In the third year of the reign of Jehoiakim king of Judah, Nebuchadnezzar king of Babylon came to Jerusalem and besieged it.

Daniel 1:1

The Great Statue

In Daniel chapter 2, Nebuchadnezzar dreams of a statue of a man comprised of different materials. This man represents all earthly kingdoms and powers that will be ultimately overcome by Jesus’ eternal reign. In the dream, this statue is crushed by a stone cut from a mountain, not made by humans, which represents God’s eternal kingdom. 

“During the reigns of those kings, the God of heaven will set up a kingdom that will never be destroyed or conquered. It will crush all these kingdoms into nothingness, and it will stand forever.” - Daniel 2:44

Daniel Idol Statue


The golden head represents Babylonian rule, led by Nebuchadnezzar and then Belshazzar. 
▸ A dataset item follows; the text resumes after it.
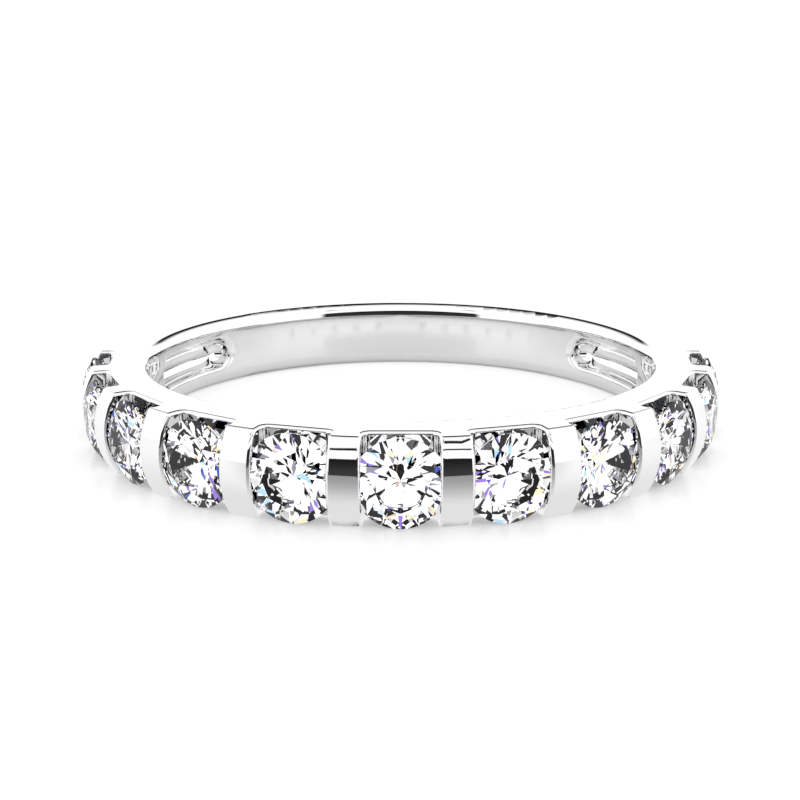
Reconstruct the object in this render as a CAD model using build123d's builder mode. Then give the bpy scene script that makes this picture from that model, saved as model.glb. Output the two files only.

Inferior to Nebuchadnezzar's reign, the Medo-Persian empire is depicted by the breast and arms of silver. Notable kings include Darius and Cyrus. 


Next, the belly and thighs of bronze symbolize Grecian rule and the reign of Alexander the Great. 


Made of iron, the legs represent a ruthlessly strong kingdom which crushes all its predecessors—Rome. 


Eventually, the Roman monarchy weakens and divides. Some branches remain strong while others are weak—this is depicted in the feet made of both iron and clay.